I try to be at my desk at 9 and work through, just like a day at the office, but it’s easy to get distracted from the drafting by the need to look stuff up. And then you realise you don’t know some related thing, so you go look that up. And then you see a reference for an article that might help, so you go trawl for it online. And while you’re doing that you notice this journal you didn’t know about so you kick off the usual searches to see if there’s anything there related to your subject. By which time you’ve forgotten the original problem you were researching and why. And you might be working but you aren’t actually writing.
So I’ve written it into my Filofax: Two Golden Hours. Capital G. Capital H. The capital letters make the two hours a serious commitment to yourself, a thing that cannot be rescheduled or easily forgotten. They are important.

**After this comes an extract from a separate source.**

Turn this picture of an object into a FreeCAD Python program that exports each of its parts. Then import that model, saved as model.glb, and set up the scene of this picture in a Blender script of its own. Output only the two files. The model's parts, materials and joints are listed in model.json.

After all, we multitask all day every day, with meetings, and emails, and people asking questions. You have to do stuff and think at the same time. Even on the train, even in the evenings. Focusing your mind gets harder and harder.
Choosing what’s important among all the many options floating around in your brain is sometimes impossible, so the brain opts for the easiest.
I learned about the Two Golden Hours at a handy seminar for postgrads at uni last week: ‘Turbocharge your writing’, with Hugh Kearns from Thinkwell. Highly recommended.
Now all I have to do is to put it into practice.
I will do that every Thursday and Friday morning. I would do it every single day if I could, but unfortunately I have to earn a living – which is, as we know, quite a different thing to being a writer.